Time and time again I find issues where the NIV chooses alternate translations to gloss and even disguise "difficult" suituations. In following the above article, two of the examples cited are covered up in the NIV version. If you look at the blue letter bible site and compare translations between Luke 5:18 and 5:21 with respect to the issues raised in the article it's pretty obvious the NIV committee knew exactly what they were doing with their word choice. I've run across literally dozens of these but so many are piling up now I really wish I'd started a list.

I switched to using the RSV a while back specifically because of these issues, but I still have NIV texts that would be too difficult to transition my embedded notes.
Please start a list.

There is no such thing as direct translations. The translator uses a source language Lexicon, and possibly some grammar rules, to determine the words and structure of the original text, usually in a non-native language. Then he decides what it means in view of his biases. Then he writes what he thinks it means in his own language.

The lexicons and grammar rules are based on the biases of the person who developed the lexicon and the grammar rules. They are mostly based in the Septuagint even though that was probably corrupted by Jerome. None of the ones used for Bible Translation are based on extra-biblical writings because that would not conform to their theological biases.

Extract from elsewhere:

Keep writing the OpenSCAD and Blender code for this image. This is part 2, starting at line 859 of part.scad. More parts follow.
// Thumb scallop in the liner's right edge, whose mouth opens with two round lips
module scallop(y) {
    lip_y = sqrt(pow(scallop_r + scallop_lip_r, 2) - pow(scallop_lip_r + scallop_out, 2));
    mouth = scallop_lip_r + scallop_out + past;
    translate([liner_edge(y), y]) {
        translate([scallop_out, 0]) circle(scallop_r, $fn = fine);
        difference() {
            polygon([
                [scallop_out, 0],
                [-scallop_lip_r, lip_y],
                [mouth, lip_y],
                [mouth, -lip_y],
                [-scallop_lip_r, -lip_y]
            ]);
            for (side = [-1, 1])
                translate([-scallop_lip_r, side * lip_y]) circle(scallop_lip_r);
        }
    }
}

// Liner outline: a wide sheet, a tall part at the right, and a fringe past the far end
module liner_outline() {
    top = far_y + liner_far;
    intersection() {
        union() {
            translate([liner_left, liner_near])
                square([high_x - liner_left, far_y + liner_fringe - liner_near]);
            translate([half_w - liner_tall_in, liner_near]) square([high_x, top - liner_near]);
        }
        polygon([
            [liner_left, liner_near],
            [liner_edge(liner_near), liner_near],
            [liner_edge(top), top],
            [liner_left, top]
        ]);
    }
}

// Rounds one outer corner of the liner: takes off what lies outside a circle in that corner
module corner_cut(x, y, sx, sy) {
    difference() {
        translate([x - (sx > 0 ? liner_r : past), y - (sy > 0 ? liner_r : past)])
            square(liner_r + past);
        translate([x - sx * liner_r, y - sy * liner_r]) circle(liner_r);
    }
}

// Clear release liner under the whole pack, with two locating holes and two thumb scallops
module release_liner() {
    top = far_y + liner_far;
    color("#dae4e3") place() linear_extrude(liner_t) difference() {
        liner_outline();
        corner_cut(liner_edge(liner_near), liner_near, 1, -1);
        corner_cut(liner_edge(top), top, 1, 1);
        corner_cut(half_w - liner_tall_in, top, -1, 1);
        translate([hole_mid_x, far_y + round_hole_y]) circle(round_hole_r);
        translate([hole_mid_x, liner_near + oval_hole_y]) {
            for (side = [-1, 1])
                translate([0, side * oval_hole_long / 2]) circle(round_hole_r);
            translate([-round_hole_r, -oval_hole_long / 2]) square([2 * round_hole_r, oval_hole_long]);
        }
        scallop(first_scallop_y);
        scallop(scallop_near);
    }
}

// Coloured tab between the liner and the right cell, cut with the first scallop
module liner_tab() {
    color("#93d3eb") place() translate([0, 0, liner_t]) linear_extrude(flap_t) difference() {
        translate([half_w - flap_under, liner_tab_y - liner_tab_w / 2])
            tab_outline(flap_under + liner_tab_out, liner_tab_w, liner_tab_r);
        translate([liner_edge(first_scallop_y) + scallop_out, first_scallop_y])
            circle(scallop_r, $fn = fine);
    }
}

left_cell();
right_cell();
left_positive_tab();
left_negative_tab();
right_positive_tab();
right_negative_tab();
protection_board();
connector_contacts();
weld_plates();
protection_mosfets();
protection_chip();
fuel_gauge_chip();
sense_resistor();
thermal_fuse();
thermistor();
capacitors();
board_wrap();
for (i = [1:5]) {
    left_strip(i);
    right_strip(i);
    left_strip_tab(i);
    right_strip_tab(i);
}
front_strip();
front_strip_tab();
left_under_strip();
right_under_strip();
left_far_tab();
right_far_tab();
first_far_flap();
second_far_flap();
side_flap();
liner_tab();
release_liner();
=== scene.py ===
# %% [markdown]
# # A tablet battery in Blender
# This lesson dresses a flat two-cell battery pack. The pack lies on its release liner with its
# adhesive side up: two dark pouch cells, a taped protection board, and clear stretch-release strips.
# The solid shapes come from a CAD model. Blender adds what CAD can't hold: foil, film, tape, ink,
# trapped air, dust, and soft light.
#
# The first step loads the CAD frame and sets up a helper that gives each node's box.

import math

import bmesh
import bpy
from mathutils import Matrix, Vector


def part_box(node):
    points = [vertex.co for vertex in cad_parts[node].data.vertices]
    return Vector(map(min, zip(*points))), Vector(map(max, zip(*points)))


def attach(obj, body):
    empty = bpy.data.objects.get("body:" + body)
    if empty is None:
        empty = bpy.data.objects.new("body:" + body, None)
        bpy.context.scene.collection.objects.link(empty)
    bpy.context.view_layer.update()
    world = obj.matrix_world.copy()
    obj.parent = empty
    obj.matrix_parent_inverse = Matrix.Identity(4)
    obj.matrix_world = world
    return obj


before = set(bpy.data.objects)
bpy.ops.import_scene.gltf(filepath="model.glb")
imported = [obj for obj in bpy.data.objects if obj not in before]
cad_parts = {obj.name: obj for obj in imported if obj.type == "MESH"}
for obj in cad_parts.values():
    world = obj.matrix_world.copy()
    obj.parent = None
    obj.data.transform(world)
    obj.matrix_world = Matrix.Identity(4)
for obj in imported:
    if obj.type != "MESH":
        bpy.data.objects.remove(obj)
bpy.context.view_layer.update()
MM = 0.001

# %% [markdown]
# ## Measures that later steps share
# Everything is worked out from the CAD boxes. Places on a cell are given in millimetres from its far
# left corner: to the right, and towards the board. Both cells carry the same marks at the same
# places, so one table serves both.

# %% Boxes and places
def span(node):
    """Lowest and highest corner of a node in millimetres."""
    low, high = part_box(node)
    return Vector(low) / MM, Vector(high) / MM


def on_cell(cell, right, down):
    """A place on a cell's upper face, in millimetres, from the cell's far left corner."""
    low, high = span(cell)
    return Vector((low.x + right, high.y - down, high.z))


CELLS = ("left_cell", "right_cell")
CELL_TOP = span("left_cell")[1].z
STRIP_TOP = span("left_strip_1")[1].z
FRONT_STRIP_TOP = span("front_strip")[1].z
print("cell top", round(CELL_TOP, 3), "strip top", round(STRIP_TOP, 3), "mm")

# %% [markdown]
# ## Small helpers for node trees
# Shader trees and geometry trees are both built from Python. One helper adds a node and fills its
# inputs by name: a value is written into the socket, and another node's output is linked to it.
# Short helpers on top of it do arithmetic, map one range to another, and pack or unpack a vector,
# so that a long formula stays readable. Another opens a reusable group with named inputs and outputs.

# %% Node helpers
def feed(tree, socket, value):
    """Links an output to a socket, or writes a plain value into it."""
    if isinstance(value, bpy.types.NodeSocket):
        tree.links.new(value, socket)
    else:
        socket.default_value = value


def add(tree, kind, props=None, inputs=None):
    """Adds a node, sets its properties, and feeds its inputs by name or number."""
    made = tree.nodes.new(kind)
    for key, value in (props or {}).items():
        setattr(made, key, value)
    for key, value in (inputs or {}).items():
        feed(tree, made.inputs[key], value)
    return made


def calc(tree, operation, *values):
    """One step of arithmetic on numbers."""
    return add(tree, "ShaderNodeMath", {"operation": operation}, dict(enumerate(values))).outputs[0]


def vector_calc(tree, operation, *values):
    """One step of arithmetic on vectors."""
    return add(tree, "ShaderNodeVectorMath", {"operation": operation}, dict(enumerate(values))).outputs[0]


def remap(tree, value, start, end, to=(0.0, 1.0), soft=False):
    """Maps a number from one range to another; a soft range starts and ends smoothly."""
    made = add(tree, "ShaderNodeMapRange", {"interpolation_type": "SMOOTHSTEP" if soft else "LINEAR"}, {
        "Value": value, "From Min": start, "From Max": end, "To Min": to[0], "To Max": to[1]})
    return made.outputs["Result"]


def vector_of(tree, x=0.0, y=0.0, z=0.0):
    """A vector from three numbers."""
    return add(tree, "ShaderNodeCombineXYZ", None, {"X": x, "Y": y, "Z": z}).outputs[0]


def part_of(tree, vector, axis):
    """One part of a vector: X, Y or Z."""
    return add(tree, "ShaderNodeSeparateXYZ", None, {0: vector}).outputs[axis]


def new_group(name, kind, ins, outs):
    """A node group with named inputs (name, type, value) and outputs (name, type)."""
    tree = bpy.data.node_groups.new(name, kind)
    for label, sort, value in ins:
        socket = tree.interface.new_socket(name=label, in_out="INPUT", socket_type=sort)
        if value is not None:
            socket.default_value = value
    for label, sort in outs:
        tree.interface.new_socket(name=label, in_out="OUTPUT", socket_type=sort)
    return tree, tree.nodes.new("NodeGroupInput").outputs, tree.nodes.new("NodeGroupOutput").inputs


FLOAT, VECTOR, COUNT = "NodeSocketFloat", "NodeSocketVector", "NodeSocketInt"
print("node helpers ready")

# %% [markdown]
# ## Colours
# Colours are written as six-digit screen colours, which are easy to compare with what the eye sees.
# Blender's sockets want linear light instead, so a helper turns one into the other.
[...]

The Bible Study literature is full of articles concerning how to justify translating Hebrew and Greek to fit Christian theological biases.

There are lots of forums and blogs discussing mistranslations in the KJB and NIV bibles as part of the fundamentalist bible wars.

TRUTH IN TRANSLATION: ACCURACY AND BIAS IN ENGLISH TRANSLATIONS OF THE NEW TESTAMENT (or via: amazon.co.uk)" Author: Jason David BeDuhn he compares various Bible translations to the Greek for accuracy. He says, most of the time the NWT is the most accurate, but he has an appendix explaining why Yahweh should not be translated into Jehovah.

In Hebrew, the first line of Geneses says "the gods made heaven and earth" - there is no monotheism or creation in Geneses. Then the same word is translated messiah in possible prophesies about Jesus, but for everyone else its translated as anointed.

The Greek NT does not say anywhere that Jesus was crucified. It says he was staked (either hung on a pole or staked to the ground) Crucifixion is something Jerome invented when he translated the Greek NT into Latin.

The only version that we have of the Septuagint contains Christian interpolations. Nobody even knows when "young women" became "virgin".
This is very interesting indeed.

I was aware of the young women to virgin change but not of the no crucifixion in the Greek NT. Do other contemporary Greek sources use another word for the Roman practice? I am not a linguist so please reply in a way that a lay person can understand.

I was also aware of the Hebrew word messiah meaning annointed but not that it was deliberately used only in translation in the way you describe. If this is true you must do an analysis of the texts. Such a deliberate and planned deception should be exposed immediately.

Did you mean to say that the correct translation of the Genesis passage is gods not god? Please do a simple to understand explanation of this.

If what you say is verifiable this amounts to a conspiracy. A conspiracy that is actually true is a rarity but when it happens it usually leads to a definitive shift in any system.